__EXERCISE INSTRUCTIONS__.
The lines to print start at the one containing "Model this object" and end at the one containing "port_h = 36.4; // [30:0.2:40]"; print them exactly, ends included, and only them.

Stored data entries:

-- Begin --

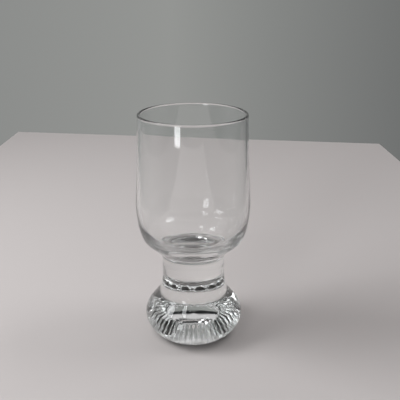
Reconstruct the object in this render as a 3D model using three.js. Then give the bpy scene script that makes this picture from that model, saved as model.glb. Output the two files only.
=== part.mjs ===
// A footed shot glass in clear, colourless glass.
//
// Three glass sections stand on one axis and meet on flat rings or discs: a pressed foot
// with a fluted hollow underneath, a solid waisted stem, and a thin blown bowl.
// Millimetres, +Z up, origin at the centre of the plane that the glass rests on.

import * as THREE from 'three';

// Heights of the two planes where the sections were fused together.
const FOOT_TOP = 19;
const STEM_TOP = 34;

// Overall sizes.
const GLASS_HEIGHT = 90.4;
const RIM_RADIUS = 20.45;
const RIM_WALL = 1.1;
const FOOT_RADIUS = 19.65;
const FOOT_NECK_RADIUS = 13.25;
const STEM_NECK_RADIUS = 12.7;

// The ring that the glass rests on.
const REST_RING_INNER = 13.1;
const REST_RING_OUTER = 13.95;

// The shallow hollow under the foot, and the flutes pressed into its slope.
const HOLLOW_HEIGHT = 4.8;
const FLUTE_COUNT = 36;
const FLUTE_DEPTH = 2.2;
const FLUTE_INNER_RADIUS = 7.2;
const FLUTE_OUTER_RADIUS = 13.0;
const FLUTE_FADE = 1.2;

// Fineness of the faceted solids.
const BOWL_SEGMENTS = 60;
const SEGMENTS_PER_FLUTE = 4;
const RIM_STEPS = 4;

// Bowl outline as [radius, height] pairs, from the stem joint up to the start of the rim.
const BOWL_OUTSIDE = [
  [STEM_NECK_RADIUS, STEM_TOP],
  [13.5, 35.7],
  [15.2, 37.4],
  [17.7, 39.7],
  [19.8, 42.0],
  [21.1, 45.8],
  [21.8, 50.4],
  [22.1, 55.8],
  [21.68, 63.0],
  [21.18, 72.0],
  [20.78, 81.0],
  [RIM_RADIUS, GLASS_HEIGHT - RIM_WALL / 2],
];

// Inside of the bowl, from the rim down to the middle of its rounded floor.
const BOWL_INSIDE = [
  [RIM_RADIUS - RIM_WALL, GLASS_HEIGHT - RIM_WALL / 2],
  [19.67, 81.0],
  [20.06, 72.0],
  [20.53, 63.0],
  [20.87, 55.8],
  [20.45, 50.4],
  [19.7, 46.9],
  [18.3, 44.2],
  [16.2, 42.05],
  [13.6, 40.35],
  [10.6, 39.1],
  [7.0, 38.25],
  [0, 38.0],
];

// The slightly waisted stem, from the foot joint up to the bowl joint.
const STEM_OUTSIDE = [
  [FOOT_NECK_RADIUS, FOOT_TOP],
  [12.9, 21.1],
  [12.5, 24.3],
  [12.35, 27.9],
  [12.4, 31.5],
  [STEM_NECK_RADIUS, STEM_TOP],
];

// Outside of the foot, from the resting ring round the bun shape up to the stem joint.
const FOOT_OUTSIDE = [
  [REST_RING_OUTER, 0],
  [15.6, 0.95],
  [17.3, 2.5],
  [18.6, 4.2],
  [19.45, 6.1],
  [FOOT_RADIUS, 8.0],
  [19.5, 9.7],
  [18.8, 11.5],
  [17.75, 13.0],
  [16.3, 14.8],
  [14.8, 16.6],
  [13.75, 17.85],
  [FOOT_NECK_RADIUS, FOOT_TOP],
];

// Underside of the foot, from the middle of the hollow down its slope to the resting ring.
const FOOT_UNDERSIDE = [
  [0, HOLLOW_HEIGHT],
  [4.0, HOLLOW_HEIGHT - 0.2],
  [7.0, HOLLOW_HEIGHT - 0.8],
  [9.0, 3.0],
  [11.0, 1.7],
  [12.4, 0.7],
  [REST_RING_INNER, 0],
];

// Points along a smooth curve through the pairs, with the given number of steps a pair.
function smoothOutline(pairs, stepsPerPair) {
  const curve = new THREE.SplineCurve(pairs.map(([radius, height]) => new THREE.Vector2(radius, height)));
  return curve.getPoints((pairs.length - 1) * stepsPerPair);
}

// Half circle that rounds the rim from the outside to the inside of the wall.
function rimOutline() {
  const arc = new THREE.EllipseCurve(
    RIM_RADIUS - RIM_WALL / 2, GLASS_HEIGHT - RIM_WALL / 2, RIM_WALL / 2, RIM_WALL / 2, 0, Math.PI,
  );
  return arc.getPoints(RIM_STEPS).slice(1, -1);
}

// A solid of revolution about Z. The outline starts and ends on the axis.
function turned(outline, segments) {
  const geometry = new THREE.LatheGeometry(outline, segments);
  geometry.rotateX(Math.PI / 2);
  return geometry;
}

// How far the flutes lift the underside at a radius and angle: rounded hollows between
// sharp radial ridges, fading out towards the middle and towards the resting ring.
function fluteLift(radius, angle) {
  const inner = THREE.MathUtils.smoothstep(radius, FLUTE_INNER_RADIUS, FLUTE_INNER_RADIUS + FLUTE_FADE);
  const outer = 1 - THREE.MathUtils.smoothstep(radius, FLUTE_OUTER_RADIUS - FLUTE_FADE, FLUTE_OUTER_RADIUS);
  return FLUTE_DEPTH * inner * outer * Math.abs(Math.sin((FLUTE_COUNT * angle) / 2));
}

function glassMaterial(name) {
  const material = new THREE.MeshStandardMaterial({
    color: new THREE.Color(0.9, 0.93, 0.92),
    roughness: 0.03,
    metalness: 0,
    transparent: true,
    opacity: 0.35,
  });
  material.name = name;
  return material;
}

function namedMesh(name, geometry) {
  const mesh = new THREE.Mesh(geometry, glassMaterial(name));
  mesh.name = name;
  return mesh;
}

function makeBowl() {
  const outline = [
    new THREE.Vector2(0, STEM_TOP),
    ...smoothOutline(BOWL_OUTSIDE, 1),
    ...rimOutline(),
    ...smoothOutline(BOWL_INSIDE, 1),
  ];
  return namedMesh('bowl', turned(outline, BOWL_SEGMENTS));
}

function makeStem() {
  const outline = [
    new THREE.Vector2(0, FOOT_TOP),
    ...smoothOutline(STEM_OUTSIDE, 1),
    new THREE.Vector2(0, STEM_TOP),
  ];
  return namedMesh('stem', turned(outline, BOWL_SEGMENTS));
}

function makeFoot() {
  const underside = smoothOutline(FOOT_UNDERSIDE, 2);
  const outline = [...underside, ...smoothOutline(FOOT_OUTSIDE, 1), new THREE.Vector2(0, FOOT_TOP)];
  const geometry = turned(outline, FLUTE_COUNT * SEGMENTS_PER_FLUTE);
  const positions = geometry.getAttribute('position');
  for (let i = 0; i < positions.count; i += 1) {
    const radius = Math.hypot(positions.getX(i), positions.getY(i));
    const angle = Math.atan2(positions.getY(i), positions.getX(i));
    const isUnderside = i % outline.length < underside.length;
    if (isUnderside) {
      positions.setZ(i, positions.getZ(i) + fluteLift(radius, angle));
    }
  }
  geometry.computeVertexNormals();
  return namedMesh('foot', geometry);
}

const shotGlass = new THREE.Group();
shotGlass.name = 'shot_glass';
shotGlass.add(makeBowl(), makeStem(), makeFoot());

export default shotGlass;
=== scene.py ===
"""A clear footed shot glass on a plain pale table top.

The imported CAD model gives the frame. Each of its three glass sections is replaced by a fine
closed mesh of the same shape: the bowl, the solid stem and the fluted foot. The sections meet
on flat discs that let light straight through, so that they look fused, as the real glass is.
"""

import math

import bmesh
import bpy
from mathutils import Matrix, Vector


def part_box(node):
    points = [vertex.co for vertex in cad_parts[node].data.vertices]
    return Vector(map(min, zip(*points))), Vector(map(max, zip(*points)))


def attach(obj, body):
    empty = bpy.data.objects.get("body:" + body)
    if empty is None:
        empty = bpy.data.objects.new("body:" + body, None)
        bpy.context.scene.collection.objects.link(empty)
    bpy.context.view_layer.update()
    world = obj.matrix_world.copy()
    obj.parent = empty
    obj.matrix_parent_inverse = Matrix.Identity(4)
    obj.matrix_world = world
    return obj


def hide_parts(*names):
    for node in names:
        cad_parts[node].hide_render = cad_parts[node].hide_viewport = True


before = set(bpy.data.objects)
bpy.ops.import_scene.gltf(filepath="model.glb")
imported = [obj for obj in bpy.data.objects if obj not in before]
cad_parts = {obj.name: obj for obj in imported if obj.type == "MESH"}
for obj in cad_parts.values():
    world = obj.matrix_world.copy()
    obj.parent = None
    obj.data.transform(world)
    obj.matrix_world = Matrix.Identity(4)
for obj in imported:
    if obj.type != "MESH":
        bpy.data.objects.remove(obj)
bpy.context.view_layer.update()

MM = 0.001

# ---------------------------------------------------------------- sizes, from the frame

foot_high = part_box("foot")[1]
stem_low, stem_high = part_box("stem")
bowl_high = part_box("bowl")[1]

GLASS_HEIGHT = bowl_high.z
FOOT_TOP = stem_low.z
STEM_TOP = stem_high.z
FOOT_RADIUS = foot_high.x
FOOT_NECK_RADIUS = stem_high.x
BOWL_RADIUS = bowl_high.x

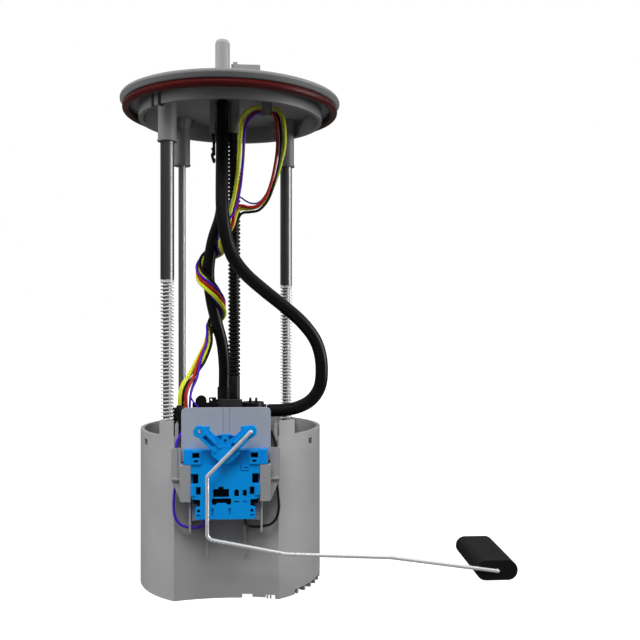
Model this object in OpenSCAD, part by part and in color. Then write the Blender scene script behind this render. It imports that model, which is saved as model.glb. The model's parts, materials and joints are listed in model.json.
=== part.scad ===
// In-tank fuel pump module: a flange with its pipe and plug, three guide rods,
// two springs, and a reservoir pot that holds the pump and the level sensor.
// Millimetres, +Z up. The origin is on the flange axis, on the plane the pot stands on.
// -Y is the side with the level sensor.

/* [Flange] */
// Outer diameter of the flange rim
flange_d = 146; // [144:0.5:150]
// Height of the rim's upper face above the base, springs extended
flange_top = 318; // [314:0.5:322]
// Thickness of the rim
rim_t = 5; // [4:0.5:6]
// Outer diameter of the skirt that plugs into the tank
skirt_d = 122; // [120:0.5:124]
// Depth of the skirt below the rim
skirt_h = 9.2; // [8:0.2:11]
// Cross-section of the seal ring
seal_d = 5; // [4:0.25:5.5]

/* [Fuel port] */
// Outer diameter of the fuel pipe
port_d = 9.5; // [7.9:0.1:11.8]
// Height of the fuel pipe's mouth above the rim
port_h = 36.4; // [30:0.2:40]

/* [Guides and springs] */
// Distance of each rod from the middle plane, left to right
rod_x = 37.5; // [36:0.5:38]
// Distance of each rod from the middle plane, front to back
rod_y = 38.5; // [37:0.5:39]
// Diameter of the guide rods
rod_d = 5.2; // [4.8:0.1:5.4]
// Outer diameter of the sleeves over two of the rods
sleeve_d = 8.5; // [8:0.1:9]
// Outer diameter of the springs
spring_d = 8.5; // [7.6:0.1:8.8]
// Wire diameter of the springs
spring_wire = 0.85; // [0.7:0.05:1]

/* [Reservoir] */
// Outer diameter of the pot
pot_d = 119.5; // [119:0.5:122]
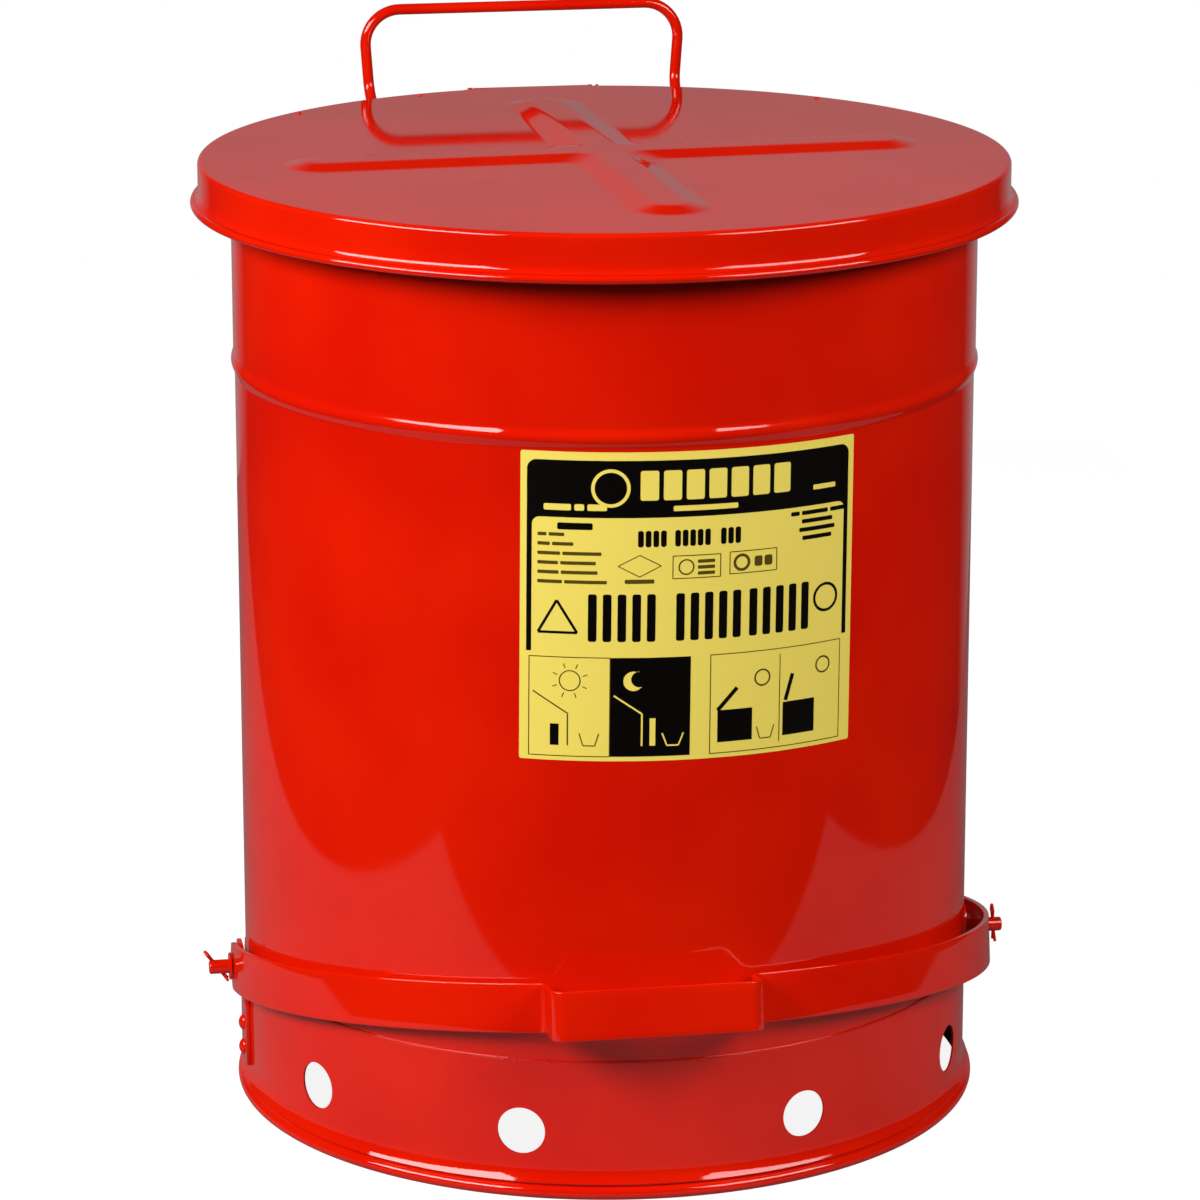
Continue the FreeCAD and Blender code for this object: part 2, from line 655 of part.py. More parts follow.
def end_corner_cut(angle, way):
    """Cutter that rounds both corners of the strap's end."""
    corner = strap_end_corner
    deep = 4 * strap_sheet
    block_corner = Vector(-corner, -deep / 2, -strap_height)
    block = Part.makeBox(2 * corner, deep, 2 * strap_height, block_corner)
    keep_corner = Vector(-corner, -deep / 2, corner - strap_height / 2)
    keep = Part.makeBox(corner, deep, strap_height - 2 * corner, keep_corner)
    for end in (-1, 1):
        centre = Vector(-corner, -deep / 2, end * (strap_height / 2 - corner))
        keep = keep.fuse(Part.makeCylinder(corner, deep, centre, Vector(0, 1, 0)))
    cutter = block.cut(keep)
    behind = Part.makeBox(corner, deep, 2 * strap_height, Vector(-2 * corner, -deep / 2, -strap_height))
    cutter = cutter.cut(behind)
    if way < 0:
        cutter.rotate(Vector(), UP, 180)
    cutter.translate(Vector(0, -strap_middle, 0))
    cutter.rotate(Vector(), UP, angle)
    return cutter


# ---- the lift rod -------------------------------------------------------------------------------
def lift_rod():
    """Hooked through the strap's rear end, straight up the back to its pad."""
    hook_tip = ring_radius + 2.6
    top = lift_pad_top - lift_pad_cover
    return bent_bar(
        [Vector(0, hook_tip, hook_height), Vector(0, lift_y, hook_height), Vector(0, lift_y, top)],
        [lift_bend], lift_radius)


def lift_pad():
    """Flat pad with a collar, pressed on the rod's end."""
    width, depth, thick = lift_pad_size
    low = lift_pad_top - thick
    front = hinge_y - push_arm - 0.9 * push_roll
    plate = Part.makeBox(width, depth, thick, Vector(-width / 2, front, low))
    collar = Part.makeCylinder(
        lift_collar_radius, lift_collar_length, Vector(0, lift_y, low - lift_collar_length))
    bore_length = lift_collar_length + thick - lift_pad_cover
    bore = Part.makeCylinder(lift_radius, bore_length, Vector(0, lift_y, low - lift_collar_length))
    return plate.fuse(collar).cut(bore)


def guide_rivet_angle(side):
    return 180 + side * half_angle_of(guide_rivet_offset, body_radius)


def rod_guide(height):
    """Riveted clip whose eye guides the rod."""
    low = height - guide_length / 2
    half_angle = half_angle_of(guide_half_width, body_radius)
    plate = curved_plate(body_radius, body_radius + guide_wall, low, low + guide_length, 180, half_angle)
    eye_radius = lift_radius + guide_gap + guide_wall
    eye = Part.makeCylinder(eye_radius, guide_length, Vector(0, lift_y, low))
    web_corner = Vector(-guide_web_half, body_radius, low)
    web = Part.makeBox(2 * guide_web_half, lift_y - body_radius, guide_length, web_corner)
    guide = plate.fuse([eye, web])
    guide = guide.cut(Part.makeCylinder(lift_radius + guide_gap, guide_length, Vector(0, lift_y, low)))
    for side in (-1, 1):
        guide = guide.cut(rivet_hole(guide_rivet_angle(side), height, small_rivet_scale))
    return guide.removeSplitter()


def guide_rivets():
    face = body_radius + guide_wall
    return Part.makeCompound([
        rivet(guide_rivet_angle(side), height, face, body_inner, small_rivet_scale)
        for side in (-1, 1) for height in guide_heights])


# ---- the handle ---------------------------------------------------------------------------------
def handle_foot(side):
    radius = neck_radius + handle_radius
    return Vector(side * handle_foot_half, math.sqrt(radius ** 2 - handle_foot_half ** 2), 0)


def rear_handle():
    """Wire loop that stands up behind the lid."""
    half = []
    for side in (-1, 1):
        foot = handle_foot(side)
        half.append([
            foot + Vector(0, 0, handle_foot_bottom), foot + Vector(0, 0, handle_foot_top),
            Vector(side * handle_knee_half, handle_behind, handle_knee_height),
            Vector(side * handle_half, handle_behind, handle_height)])
    bends = [handle_bend, handle_bend, handle_corner]
    handle = bent_bar(half[0] + half[1][::-1], bends + bends[::-1], handle_radius)
    handle.rotate(Vector(), UP, handle_turn)
    return handle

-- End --

__COMPLETE OUTPUT__.
Model this object in OpenSCAD, part by part and in color. Then write the Blender scene script behind this render. It imports that model, which is saved as model.glb. The model's parts, materials and joints are listed in model.json.
=== part.scad ===
// In-tank fuel pump module: a flange with its pipe and plug, three guide rods,
// two springs, and a reservoir pot that holds the pump and the level sensor.
// Millimetres, +Z up. The origin is on the flange axis, on the plane the pot stands on.
// -Y is the side with the level sensor.

/* [Flange] */
// Outer diameter of the flange rim
flange_d = 146; // [144:0.5:150]
// Height of the rim's upper face above the base, springs extended
flange_top = 318; // [314:0.5:322]
// Thickness of the rim
rim_t = 5; // [4:0.5:6]
// Outer diameter of the skirt that plugs into the tank
skirt_d = 122; // [120:0.5:124]
// Depth of the skirt below the rim
skirt_h = 9.2; // [8:0.2:11]
// Cross-section of the seal ring
seal_d = 5; // [4:0.25:5.5]

/* [Fuel port] */
// Outer diameter of the fuel pipe
port_d = 9.5; // [7.9:0.1:11.8]
// Height of the fuel pipe's mouth above the rim
port_h = 36.4; // [30:0.2:40]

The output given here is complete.